= Technical trainer =

A technical trainer is an educator or teacher who trains or coaches others in some field of technology. The task requires a certain set of competencies, but many technical trainers do not hold specific technical-training qualifications. Although there are professional organizations and publications of relevance to technical trainers, few of these are specifically focused on that profession.

== Types of technical trainers ==
Although a generic professional description can be applied to all technical trainers, as is true of any profession, many specializations exist. These include information technology topics such as Computer applications and Computer Architecture and Design; biomedical technology; educational technology; Aerospace technology; and topics in the field of engineering.

== History ==
The need for technical training existed before computers or even electronics, but the term "technical trainer" has only been in the common lexicon since the mid-20th century. For example, RAF Technical Training Command was a distinct unit between 1940 and 1968, providing training in aircraft maintenance and other non-flying activities to British forces.

==Competencies==
It is often pointed out that effective technical trainers need qualities over and above technical mastery. They need to have skills in working with people, and knowledge of a range of training techniques. The former National Skill Standards Board in the United States developed a set of skill standards for technical trainers.

== Certification ==
Currently, competence frameworks for technical trainers are not well developed. Among those technical trainers who have university degrees, the most frequent degree is in education; but many technical trainers are not formally qualified in the field.

Several organizations do provide certification for teachers and other educators in technology. For example, the American trade association CompTIA provides the CTT+ (Certified Technical Trainer) qualification, which is internationally recognized for trainers in the information technology field.

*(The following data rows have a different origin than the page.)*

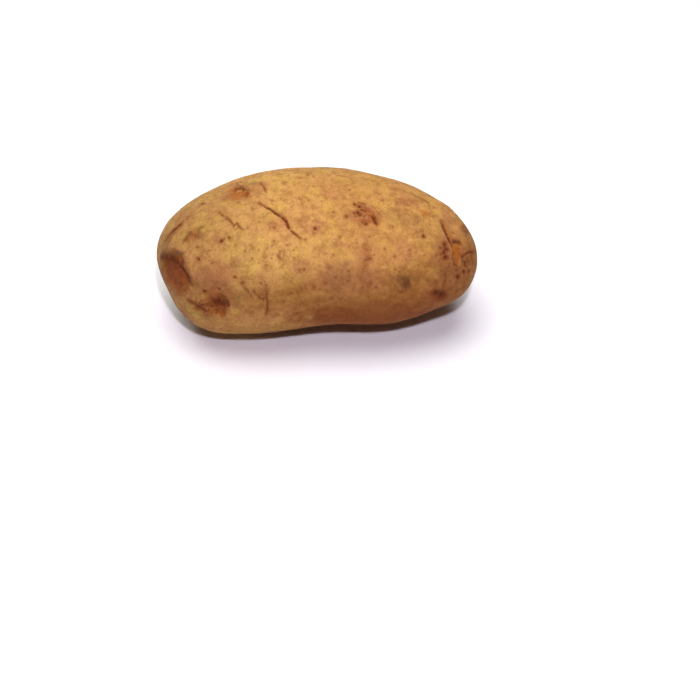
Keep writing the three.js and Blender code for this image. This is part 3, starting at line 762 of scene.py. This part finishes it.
def split_once(directions, faces, plain_edge, pits):
    """One pass of splitting. The faces come back unchanged when no edge is over its limit."""
    points = plain_skin(directions)
    faces, longest = longest_first(faces, points)
    count = len(directions)
    pairs = np.sort(np.concatenate([faces[:, [0, 1]], faces[:, [1, 2]], faces[:, [2, 0]]]), axis=1)
    names, edge_of = np.unique(pairs[:, 0] * count + pairs[:, 1], return_inverse=True)
    first, second, third = edge_of.reshape(3, -1)
    marked = np.zeros(len(names), bool)
    middles = (points[faces[:, 0]] + points[faces[:, 1]]) / 2
    marked[first[longest > edge_limit(middles, plain_edge, pits)]] = True
    while True:
        fresh = (marked[second] | marked[third]) & ~marked[first]
        if not fresh.any():
            break
        marked[first[fresh]] = True
    if not marked.any():
        return directions, faces
    middle_of = np.full(len(names), -1)
    middle_of[marked] = count + np.arange(marked.sum())
    fresh_directions = directions[names[marked] // count] + directions[names[marked] % count]
    fresh_directions /= np.linalg.norm(fresh_directions, axis=1, keepdims=True)
    ab, bc, ca = middle_of[first], middle_of[second], middle_of[third]
    a, b, c = faces.T
    whole = ab < 0
    near = ~whole & (ca < 0)
    near_split = ~whole & (ca >= 0)
    far = ~whole & (bc < 0)
    far_split = ~whole & (bc >= 0)
    pieces = (
        (whole, (a, b, c)),
        (near, (a, ab, c)),
        (near_split, (a, ab, ca)),
        (near_split, (ca, ab, c)),
        (far, (ab, b, c)),
        (far_split, (ab, b, bc)),
        (far_split, (ab, bc, c)),
    )
    faces = np.concatenate([np.stack(corners, axis=1)[which] for which, corners in pieces])
    return np.concatenate([directions, fresh_directions]), faces


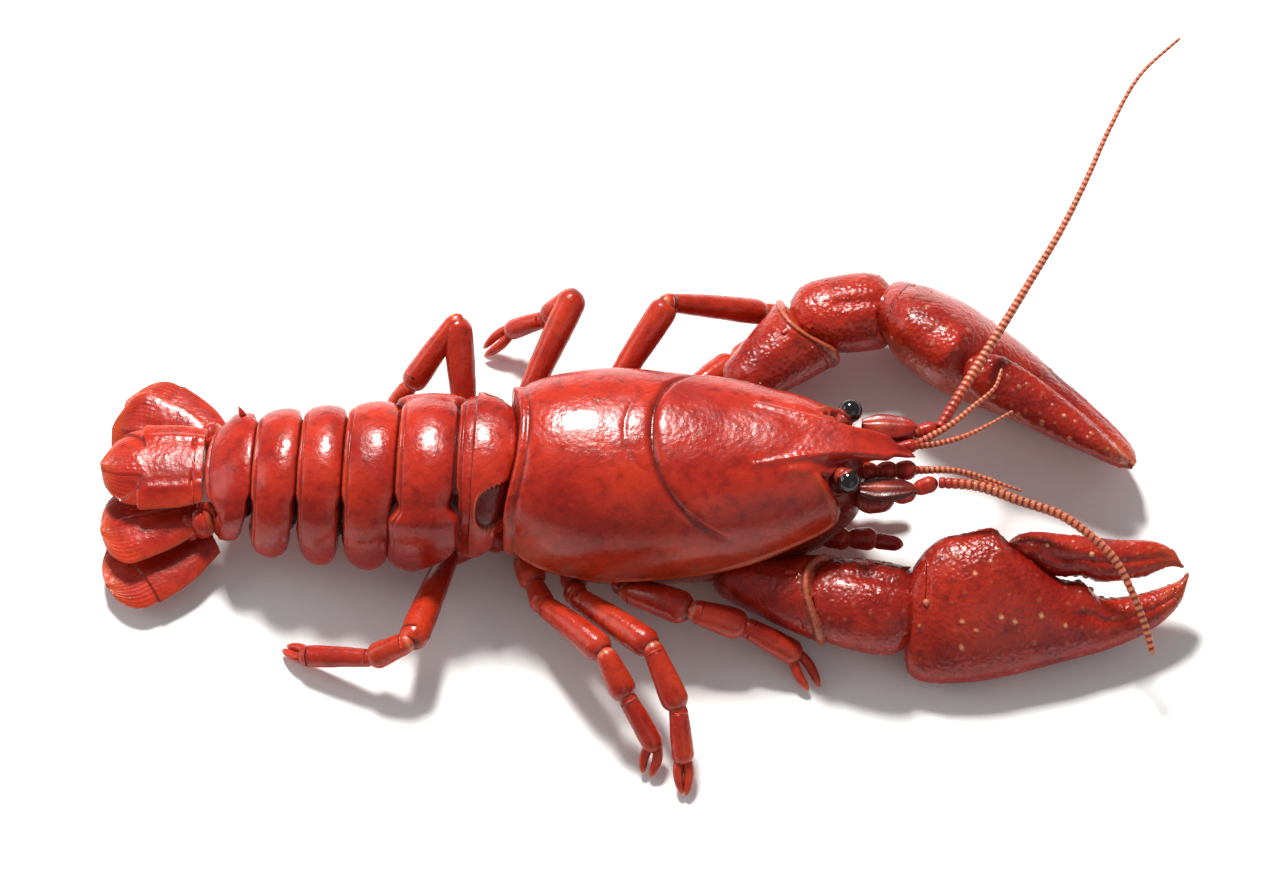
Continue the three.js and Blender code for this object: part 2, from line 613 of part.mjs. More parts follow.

== Professional organizations ==
The Association for Talent Development, formerly American Society for Training and Development, is a non-profit association for workplace learning and performance professionals. It organizes two regular international conferences relevant to technical trainers: its national convention, and the Techknowledge Conference on e-learning. Up to the mid-1990s it published a magazine and hosted a conference specifically for technical trainers.

The International Society for Performance Improvement (ISPI) organizes an annual conference and other educational events, publishes books and periodicals, and supports research in performance improvement in the workplace.